A colega deles, Ana Thaís Matos, recentemente jogada aos leões por uma declaração covarde de Róger Guedes depois do jogo contra o Remo, não foi assim protegida.

Ana caiu no linchamento verbal das redes por dias.

Eles se manifestaram indignados contra Róger Guedes? Não? Por quê? Será que Ana não tem família?

O que os dois ex-jogadores, tão dispostos a defender seus colegas em campo, disseram sobre o ocorrido em relação a Ana? Procurei e não achei. Se disseram, queria saber se foi desse modo apaixonado reservado aos parças.

Eu escutei eles dizendo coisas assim: "Já pensou se os jogadores resolvessem criticar comentaristas?". Fiquei feito um John Travolta naquele meme clássico pensando: não são os jogadores que todos os anos elegem os piores comentaristas, eleição que rende matérias, ofensas, violências?

O que disseram sobre as ameaças recebidas pelo time feminino do Corinthians em relação às manifestações contra a violência sexual? Não achei nada também.

O que disseram sobre Daniel Alves e Robinho?

Bem, Diego a gente sabe o que pensa. Estava outro dia mesmo confraternizando com o amigo condenado por estupro numa praia em Santos.

Se no jogo de ontem os comentários fossem de Ana Thais ou de Renata Mendonça é certo que elas se colocariam diante de cantoria e dariam uma explicação do por que isso não pode mais, educando o espectador. Aí, claro, ganham a fama de chatas.

Mas chato é quem se implica numa luta para salvar vidas ou chato é aquele que cala?
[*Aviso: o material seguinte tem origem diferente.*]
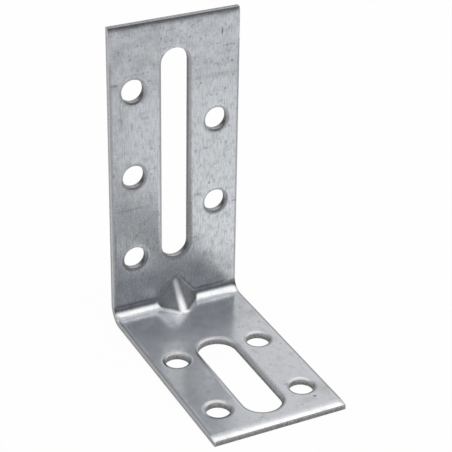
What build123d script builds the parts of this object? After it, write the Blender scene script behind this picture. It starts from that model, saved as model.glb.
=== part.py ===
from build123d import *

import math
import os

# An angle bracket pressed from one strip of galvanised steel sheet, in millimetres.
# It stands on its base leg, with the wall leg rising at the back. X runs across its
# width. The legs' outer faces are the planes Y = 0 and Z = 0 until the last step,
# which moves the origin to the middle of the bracket's footprint. The skin is the
# strip's inner side, from which every cut in it was punched or sheared.

# Strip and fold
sheet_thickness = 1.5
bracket_width = 30.0
wall_leg_height = 70.0
base_leg_length = 52.0
inner_bend_radius = 2.6

# Gusset: a ridge raised in the corner, and a dent of the same form in the heel.
# The ridge runs this far past the ends of the bend, up the wall leg and along the base leg.
# Between them it is slightly hollow, as an arc whose centre is out in front of the corner.
gusset_wall_run = 4.0
gusset_base_run = 2.8
gusset_ridge_hollow_radius = 30.0
gusset_included_angle = 112.0
gusset_punch_radius = 0.6
gusset_root_radius = 1.2

# Round screw holes: staggered from side to side up the wall leg, in pairs on the base leg
screw_hole_diameter = 5.2
wall_hole_heel_distance = 15.2
wall_hole_stagger = 10.0
wall_hole_tip_margin = 10.0
base_hole_heel_distance = 23.1
base_hole_tip_distance = 9.3

# Adjustment slots on the centre line, between a distance from the heel and one from the tip
wall_slot_width = 6.5
wall_slot_heel_distance = 13.3
wall_slot_tip_distance = 6.7
base_slot_width = 8.7
base_slot_heel_distance = 18.7
base_slot_tip_distance = 4.3

# How far cutting draws the skin down: at punched rims and slit sides, and at the legs' sheared tips.
# A rim's roll blends into the flat skin. Two neighbouring rims leave some flat skin between them,
# and the blend's radius stays under the bend's where a side runs round it.
rim_roll_depth = 0.2
rim_roll_width = 0.5
rim_blend_width = 0.4
rim_share_of_land = 0.45
blend_share_of_bend = 0.8
tip_roll_depth = 0.3
tip_roll_width = 2.0


def rounded_at(profile, corner, radius):
    """The profile with one of its corners rounded."""
    vertex = profile.vertices().sort_by_distance((corner[0], corner[1], 0))[0]
    return fillet(vertex, radius)


def block_profile():
    """The full height and length of the bracket, with the heel's outer radius."""
    block = make_face(
        Polyline(
            (0, 0),
            (0, wall_leg_height),
            (-base_leg_length, wall_leg_height),
            (-base_leg_length, 0),
            close=True,
        )
    )
    return rounded_at(block, (0, 0), inner_bend_radius + sheet_thickness)


def corner_profile(depth):
    """The space in front of the wall leg and over the base leg, from this depth in the sheet."""
    corner = Rectangle(base_leg_length, wall_leg_height, align=(Align.MAX, Align.MIN))
    corner = Pos(-depth, depth) * corner
    return rounded_at(corner, (-depth, depth), inner_bend_radius + sheet_thickness - depth)


def skin_profile():
    """The space that the skin bounds, widened by the roll at the two sheared tips."""
    skin = sheet_thickness
    wall_line = Line((-skin, skin), (-skin, wall_leg_height - tip_roll_width))
    base_line = Line((-skin, skin), (tip_roll_width - base_leg_length, skin))
    wall_tip = (tip_roll_depth - skin, wall_leg_height)
    base_tip = (-base_leg_length, skin - tip_roll_depth)
    wall_roll = TangentArc(wall_line @ 1, wall_tip, tangent=(0, 1))
    base_roll = TangentArc(base_line @ 1, base_tip, tangent=(-1, 0))
    far_height, far_length = 2 * wall_leg_height, -2 * base_leg_length
    far_side = Polyline(
        wall_tip,
        (wall_tip[0], far_height),
        (far_length, far_height),
        (far_length, base_tip[1]),
        base_tip,
    )
    space = make_face([wall_line, wall_roll, far_side, base_roll, base_line])
    return rounded_at(space, (-skin, skin), inner_bend_radius)


def rim_roll():
    """A rolled rim's width and the radius that blends it into the skin, as its land allows."""
    land = hole_column() - (base_slot_width + screw_hole_diameter) / 2
    full_width = rim_roll_width + rim_blend_width
    fit = min(1, rim_share_of_land * land / full_width)
    slope = math.atan2(rim_roll_depth, rim_roll_width * fit)
    return rim_roll_width * fit, rim_blend_width * fit / math.tan(slope / 2)


def folded_strip():
    """The strip, sheared to length and folded, with the skin rolled down along its sides."""
    block = extrude(Plane.YZ * block_profile(), bracket_width / 2)
    space = extrude(Plane.YZ * skin_profile(), bracket_width)
    half = block - space
    side_face = half.faces().sort_by(Axis.X)[-1]
    arrises = new_edges(block, space, combined=half)
    roll_width, blend_radius = rim_roll()
    sloped = chamfer(arrises, rim_roll_depth, roll_width, reference=side_face)
    crests = new_edges(half, combined=sloped).group_by(Axis.X)[0]
    half = fillet(crests, min(blend_radius, blend_share_of_bend * inner_bend_radius))
    return half + mirror(half, Plane.YZ)


def gusset_roof(skin_depth):
    """A long hollow roof with a rounded crest, this deep in the sheet below the gusset's ridge."""
    half_angle = math.radians(gusset_included_angle / 2)
    crest_radius = gusset_punch_radius + sheet_thickness - skin_depth
    rise = inner_bend_radius + gusset_wall_run
    reach = inner_bend_radius + gusset_base_run
    chord = math.hypot(rise, reach)
    centre_offset = math.sqrt(gusset_ridge_hollow_radius**2 - (chord / 2) ** 2)
    arc_centre = (
        0,
        -sheet_thickness - reach / 2 - centre_offset * rise / chord,
        sheet_thickness + rise / 2 + centre_offset * reach / chord,
    )
    crest = -(gusset_ridge_hollow_radius + skin_depth)
    sharp_crest = crest + crest_radius * (1 / math.sin(half_angle) - 1)
    eaves = -(gusset_ridge_hollow_radius + chord + 2 * sheet_thickness)
    half_span = (sharp_crest - eaves) * math.tan(half_angle)
    section = make_face(
        Polyline((0, sharp_crest), (half_span, eaves), (-half_span, eaves), close=True)
    )
    section = rounded_at(section, (0, sharp_crest), crest_radius)
    across_ridge = Plane(origin=arc_centre, x_dir=(1, 0, 0), z_dir=(0, -reach, -rise))
    hinge = Axis(arc_centre, (1, 0, 0))
    sweep = math.degrees(3 * chord / gusset_ridge_hollow_radius)
    return revolve(across_ridge * section, hinge, sweep).rotate(hinge, -sweep / 2)


def press_gusset(strip):
    """Raise the ridge in the corner, and sink the dent behind it through the same thickness."""
    corner_space = Plane.YZ * corner_profile(sheet_thickness / 2)
    ridge = gusset_roof(0) & extrude(corner_space, bracket_width / 2, both=True)
    raised = strip + ridge
    roots = new_edges(strip, ridge, combined=raised)
    raised = fillet(roots, gusset_root_radius)
    dent = gusset_roof(sheet_thickness)
    pressed = raised - dent
    lips = new_edges(raised, dent, combined=pressed)
    return fillet(lips, gusset_root_radius + sheet_thickness)


def hole_column():
    """How far the hole columns stand from the centre line: midway between the wide slot and the side."""
    return (base_slot_width + bracket_width) / 4


def slot(start, end, width):
    """The outline of a slot with round ends, upwards in the sketch."""
    return Pos(0, (start + end) / 2) * SlotOverall(abs(end - start), width, rotation=90)


def wall_openings():
    """The wall leg's openings, seen from inside the corner with height upwards."""
    hole = Circle(screw_hole_diameter / 2)
    last = wall_leg_height - wall_hole_tip_margin
    count = math.floor((last - wall_hole_heel_distance) / wall_hole_stagger) + 1
    holes = []
    for index in range(count):
        side = -1 if index % 2 == 0 else 1
        height = wall_hole_heel_distance + wall_hole_stagger * index
        holes.append(Pos(side * hole_column(), height) * hole)
    slot_end = wall_leg_height - wall_slot_tip_distance
    return holes + [slot(wall_slot_heel_distance, slot_end, wall_slot_width)]


def base_openings():
    """The base leg's openings, seen from above with the wall leg upwards."""
    hole = Circle(screw_hole_diameter / 2)
    rows = (-base_hole_heel_distance, base_hole_tip_distance - base_leg_length)
    holes = [Pos(side * hole_column(), row) * hole for side in (-1, 1) for row in rows]
    slot_end = base_slot_tip_distance - base_leg_length
    return holes + [slot(-base_slot_heel_distance, slot_end, base_slot_width)]


def punch(sheet, skin_plane, openings):
    """Punch openings through a leg from its skin, and roll their rims down on that side."""
    outwards = Axis(skin_plane.origin, skin_plane.z_dir)
    roll_width, blend_radius = rim_roll()
    for opening in openings:
        slug = extrude(skin_plane * opening, sheet_thickness, both=True)
        punched = sheet - slug
        rims = new_edges(sheet, slug, combined=punched).group_by(outwards)[-1]
        skin_face = punched.faces().filter_by(skin_plane).sort_by_distance(rims[0])[0]
        sloped = chamfer(rims, roll_width, rim_roll_depth, reference=skin_face)
        crests = new_edges(punched, combined=sloped).group_by(outwards)[-1]
        sheet = fillet(crests, blend_radius)
    return sheet


def angle_bracket():
    """The whole bracket, with its origin under the middle of its footprint."""
    wall_skin = Plane(origin=(0, -sheet_thickness, 0), x_dir=(1, 0, 0), z_dir=(0, -1, 0))
    base_skin = Plane(origin=(0, 0, sheet_thickness), x_dir=(1, 0, 0), z_dir=(0, 0, 1))
    bracket = press_gusset(folded_strip())
    bracket = punch(bracket, wall_skin, wall_openings())
    bracket = punch(bracket, base_skin, base_openings())
    return Pos(0, base_leg_length / 2, 0) * bracket


os.makedirs("parts", exist_ok=True)
bracket = angle_bracket()
export_step(bracket, "parts/angle_bracket.step")
print("angle_bracket", "volume", round(bracket.volume, 1), "valid", bracket.is_valid)
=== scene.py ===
import math

import bpy
from mathutils import Matrix, Vector


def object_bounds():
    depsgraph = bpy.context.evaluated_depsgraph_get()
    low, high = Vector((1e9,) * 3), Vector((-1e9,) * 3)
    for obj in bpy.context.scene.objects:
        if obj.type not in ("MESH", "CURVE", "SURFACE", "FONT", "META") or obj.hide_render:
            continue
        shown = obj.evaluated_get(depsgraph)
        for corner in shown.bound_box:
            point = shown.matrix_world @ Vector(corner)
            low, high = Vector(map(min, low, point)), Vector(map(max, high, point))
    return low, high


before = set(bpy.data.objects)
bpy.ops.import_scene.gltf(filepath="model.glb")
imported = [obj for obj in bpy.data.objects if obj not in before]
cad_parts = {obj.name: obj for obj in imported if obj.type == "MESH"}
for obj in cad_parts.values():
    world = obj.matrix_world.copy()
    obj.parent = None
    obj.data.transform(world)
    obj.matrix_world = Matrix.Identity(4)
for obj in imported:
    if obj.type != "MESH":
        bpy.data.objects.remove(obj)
cad_low, cad_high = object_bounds()

# Sizes of the folded sheet, in metres, as the material needs them. The heel is at the back and
# the bottom of the part's box, and the two legs run forwards and upwards from it. The tips are
# given along the strip, where the wall leg's tip is within 0.02 mm of the height of the box.
SHEET = 0.0015
INNER_BEND_RADIUS = 0.0026
BEND_LENGTH = INNER_BEND_RADIUS * math.pi / 2
HEEL_Y = cad_high.y
BEND_AXIS_Y = HEEL_Y - SHEET - INNER_BEND_RADIUS
BEND_AXIS_Z = SHEET + INNER_BEND_RADIUS
WALL_TIP = cad_high.z
BASE_TIP = cad_low.y - BEND_AXIS_Y
HALF_WIDTH = cad_high.x
HALF_LENGTH = cad_high.y

# Colours of the zinc skin, which drifts between two cool greys and is painted paler on the wall leg
# as painted light, of the dirt on it, of the painted shade and painted highlights on it, and of the
# cut edges, where a die has burnished the first part of the cut and the rest broke away dull
WHITE = (1.0, 1.0, 1.0, 1.0)
ZINC_GREY = (0.665, 0.68, 0.7, 1.0)
ZINC_BLUE = (0.63, 0.655, 0.73, 1.0)
# A paler zinc, painted over the wall leg as painted light
ZINC_PAINTED_LIGHT = (0.8, 0.83, 0.865, 1.0)
# Grey of the streaks, clouds and grime, and of the painted shade in the fold
STREAK_AND_SHADE_GREY = (0.45, 0.47, 0.505, 1.0)
# Painted shade on the rolled rims
RIM_SHADE_GREY = (0.4, 0.41, 0.43, 1.0)
# Dark grey for dirt, and for painted shade along the wall leg's tip and in its openings
DIRT_AND_SHADE = (0.15, 0.15, 0.165, 1.0)
STAIN = (0.17, 0.13, 0.12, 1.0)
# Pale zinc for the bare specks, and for the painted highlights on and below the gusset's foot
BARE_SPECK_AND_HIGHLIGHT = (0.85, 0.86, 0.88, 1.0)
BURNISHED = (0.54, 0.545, 0.56, 1.0)
FRACTURED = (0.5, 0.5, 0.515, 1.0)
SLIT_SIDE = (0.78, 0.785, 0.8, 1.0)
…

Chato não seria ser uma bicha periférica que corre todos os dias riscos de ser assassinada?

Chato não é a vida da sapatão que sofre estupro corretivo para "virar mulher"?
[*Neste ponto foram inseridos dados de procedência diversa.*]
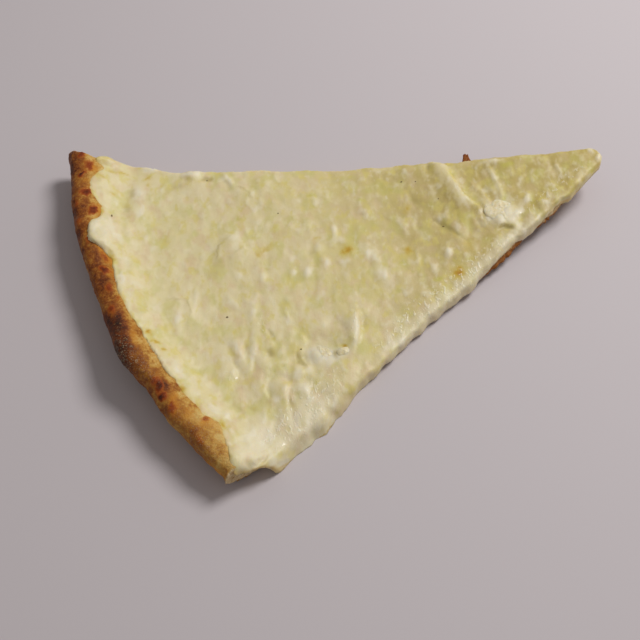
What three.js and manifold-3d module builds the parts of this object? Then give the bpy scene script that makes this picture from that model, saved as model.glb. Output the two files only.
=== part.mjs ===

Chato não é saber que boa parte da torcida que ontem berrava "dessas bichas teremos que ganhar" é consumidora dos serviços sexuais oferecidos por algumas travestis?

Chato não é saber que boa parte daquela turma chega em casa e pratica violência física contra suas mulheres?

Chato não é ser informado que em dias de jogo a violência contra a mulher aumenta quase 30%?

Chato não é ser mulher num mundo que nos detesta, nos diminui, assedia, abusa, estupra e silencia?

Chato não seria a constatação de que somos o país que mais mata LGBTQs no mundo e o que mais consome pornografia LGBTQ no mundo?

Chato não é a hipocrisia?

De onde não se espera nada é que nada vem mesmo, diz-se no popular. Mas uma hora precisa começar a vir porque sem essas alianças a luta vai demorar, ainda que não vá retroceder.

Muitos acreditam ser ainda pior o episódio desse domingo porque envolve uma torcida sempre ligada a causas sociais. Mas aí está justamente a questão: o que une esquerda e direita, o que une extrema esquerda e extrema direita, o que une os homens de modo arrebatador é justamente a misoginia.

Lutar pela democracia passando por cima de mulheres é a coisa mais comum do mundo.

Então, é sim lamentável que a torcida do Corinthians não tenha sido a primeira a acordar e a movimentar essa roda para o lado correto. Mas não é surpreendente.

Contra o São Paulo, a torcida do Corinthians, alertada sobre proibição da homofobia na cantoria, fez o que fazem machos amedrontados com as mudanças no mundo: berrou mais alto. Uma cena triste, cheia de histeria e de pirraça.

Mas ela não é a única.

São Paulo, Cruzeiro e Fluminense são três times que, em nome da pretensa ofensa, são mencionados no feminino. O que não quer dizer que essas torcidas também não pratiquem suas homofobias internamente.

Por que o feminino pretende ofender? Porque essa turma acha que mulher é menos.

E por que acham isso?

Porque foram criados para achar. Homens, nessa sociedade, são erguidos em oposição ao feminino: não chora, isso é coisa de mulher. Chuta que nem homem. Deixa de ser maricas.

Homens assim construídos vão achar, naturalmente, que mulher é uma fraquejada que só existe para fins sexuais. Sendo apenas objeto, uma mulher pode ser desfigurada, silenciada, assassinada.

Essa é a sociedade que naturaliza a cantoria homofóbica no estádio.

Apenas parar o jogo e passar um pito não vai nos levar a lugar algum.

Telões modernos, luminosos cheios de mensagens do tipo "amem o amor e odeiem o ódio" também não farão nada por nós.

Educar é o caminho.

Educar jogadores, comissão técnica, torcida organizada, sócio torcedor, comentaristas, narradores. Educar irrestrita e incansavelmente.